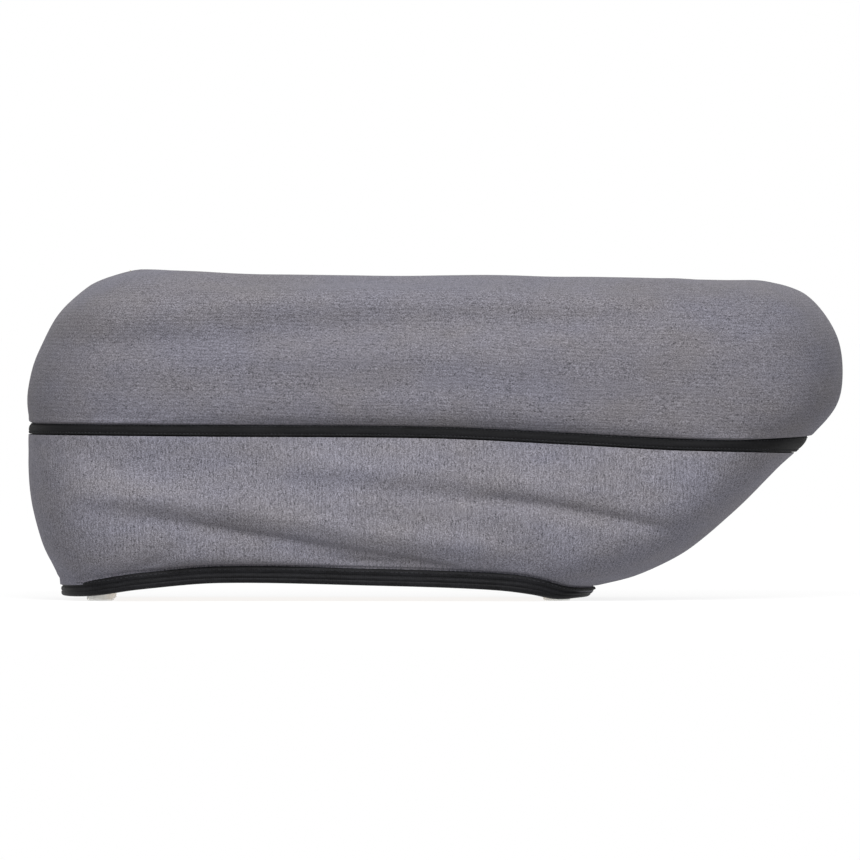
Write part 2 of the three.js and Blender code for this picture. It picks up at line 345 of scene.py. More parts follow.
def hem_ring(out, up):
    """Follows the hem. Out is counted from the cover, and up as if the hem had its full depth
    everywhere."""
    inward = BINDING_PROUD - out
    up_share = up / HEM_DEPTH

    def height(share):
        return hem_bottom(share) + hem_depth(share) * up_share

    rear = (HEM_LOW.x + inward, height(0))
    nose = (HEM_HIGH.x - inward - HEM_NOSE_LEAN * (1 - up_share), height(1))
    width = HEM_HIGH.y - inward
    return make_ring(FINE_RING, rear, nose, width, lambda x, share: height(share))


# ---------------------------------------------------------------------------------------------
# Meshes

SAME_POINT = 0.001 * MM  # points that are closer than this count as one


def shared_points(grid):
    """Points that coincide made one: the first place of each, and which one each place uses."""
    rounded = np.round(grid.reshape(-1, 3) / SAME_POINT).astype(np.int64)
    _, first, index = np.unique(rounded, axis=0, return_index=True, return_inverse=True)
    return first, index.reshape(grid.shape[:2])


def grid_normals(grid):
    """Outward normals of rows of rings that run anticlockwise and rise. Points that coincide get
    the same normal."""
    across = np.roll(grid, -1, axis=1) - np.roll(grid, 1, axis=1)
    up = np.gradient(grid, axis=0)
    first, index = shared_points(grid)
    sums = np.zeros((len(first), 3))
    np.add.at(sums, index, np.cross(across, up))
    lengths = np.linalg.norm(sums, axis=1, keepdims=True)
    normals = np.where(lengths > 1e-10, sums / np.maximum(lengths, 1e-12), (0, 0, 1))
    return normals[index]


def row_heights(grid):
    """Metres up the cloth from the first row."""
    rises = np.linalg.norm(np.diff(grid, axis=0), axis=2)
    return np.concatenate((np.zeros((1, grid.shape[1])), np.cumsum(rises, axis=0)))


def cloth_uv(grid):
    """Metres along each ring from the middle of a side, the same on both sides, and metres up."""
    half = grid[:, : grid.shape[1] // 2 + 1]
    steps = np.linalg.norm(np.diff(half, axis=1), axis=2)
    along = np.concatenate((np.zeros((len(grid), 1)), np.cumsum(steps, axis=1)), axis=1)
    middle = np.array([np.interp(MIDDLE_X, row[:, 0], a) for row, a in zip(half, along)])
    along = along - middle[:, None]
    along = np.concatenate((along, along[:, -2:0:-1]), axis=1)
    return np.stack((along, row_heights(grid)), axis=2)


def grid_mesh(name, grid, uv=None, wrap_rows=False):
    """A mesh over rows of rings. Faces whose points coincide become triangles or go."""
    rows, columns = grid.shape[:2]
    first, index = shared_points(grid)
    faces, corners = [], []
    for i in range(rows if wrap_rows else rows - 1):
        above = (i + 1) % rows
        for j in range(columns):
            beside = (j + 1) % columns
            ring = [(i, j), (i, beside), (above, beside), (above, j)]
            kept = [c for n, c in enumerate(ring) if index[c] != index[ring[n - 1]]]
            if len(kept) > 2:
                faces.append([int(index[c]) for c in kept])
                corners.extend(kept)
    mesh = bpy.data.meshes.new(name)
    mesh.from_pydata(grid.reshape(-1, 3)[first].tolist(), [], faces)
    if uv is not None:
        layer = mesh.uv_layers.new(name="cloth")
        layer.data.foreach_set("uv", np.array([uv[c] for c in corners]).ravel())
    return mesh


def add_piece(mesh, name, material, slot, *replaced):
    piece = add_object(mesh, name)
    mesh.materials.append(material)
    for polygon in mesh.polygons:
        polygon.use_smooth = True
    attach(piece, "root")
    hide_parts(*replaced)
    return piece


def smooth_surface(piece):
    modifier = piece.modifiers.new("surface", "SUBSURF")
    modifier.levels = 1
    modifier.render_levels = 1


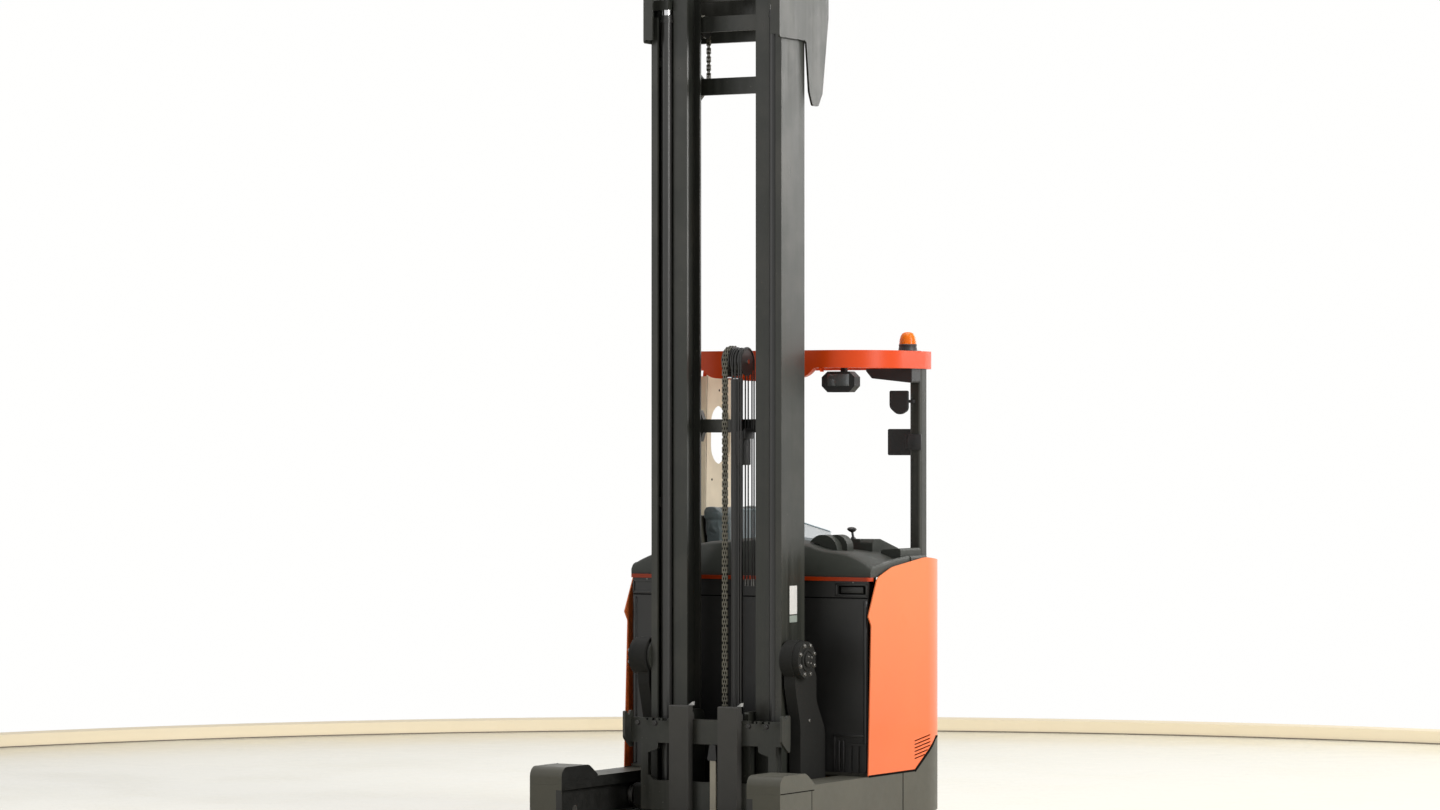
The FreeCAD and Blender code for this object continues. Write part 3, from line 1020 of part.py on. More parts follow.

- _STATED TASK_: Using the data above, restate word for word the lines from its opening line through the line that contains "return hem_bottom(share) +", and no more.

- _SOLVED EXERCISE_:
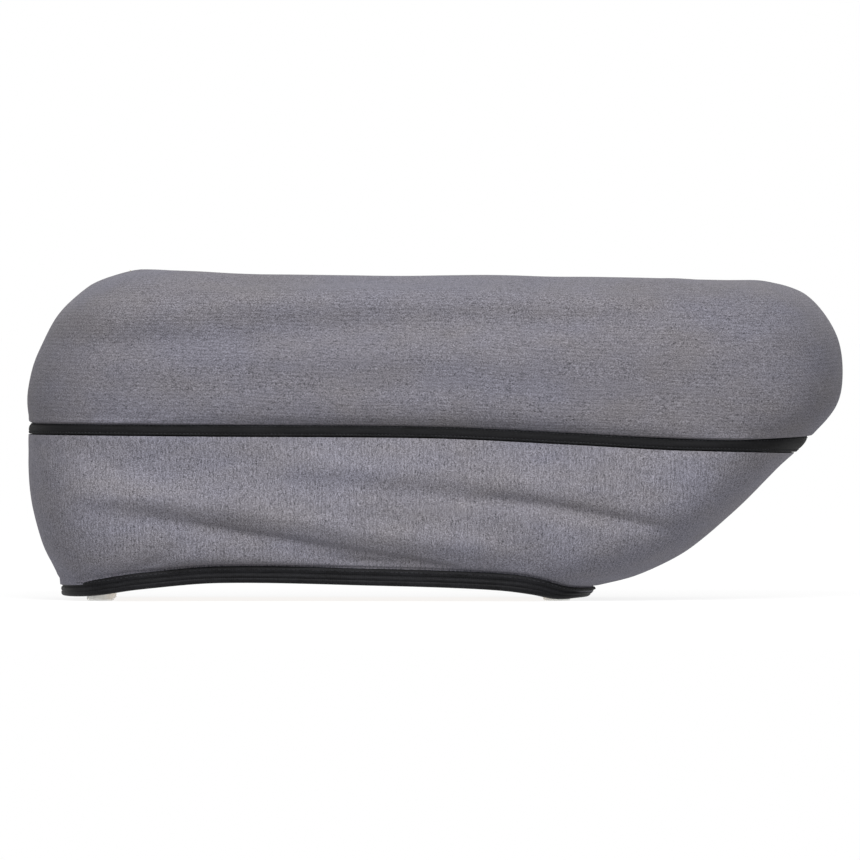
Write part 2 of the three.js and Blender code for this picture. It picks up at line 345 of scene.py. More parts follow.
def hem_ring(out, up):
    """Follows the hem. Out is counted from the cover, and up as if the hem had its full depth
    everywhere."""
    inward = BINDING_PROUD - out
    up_share = up / HEM_DEPTH

    def height(share):
        return hem_bottom(share) + hem_depth(share) * up_share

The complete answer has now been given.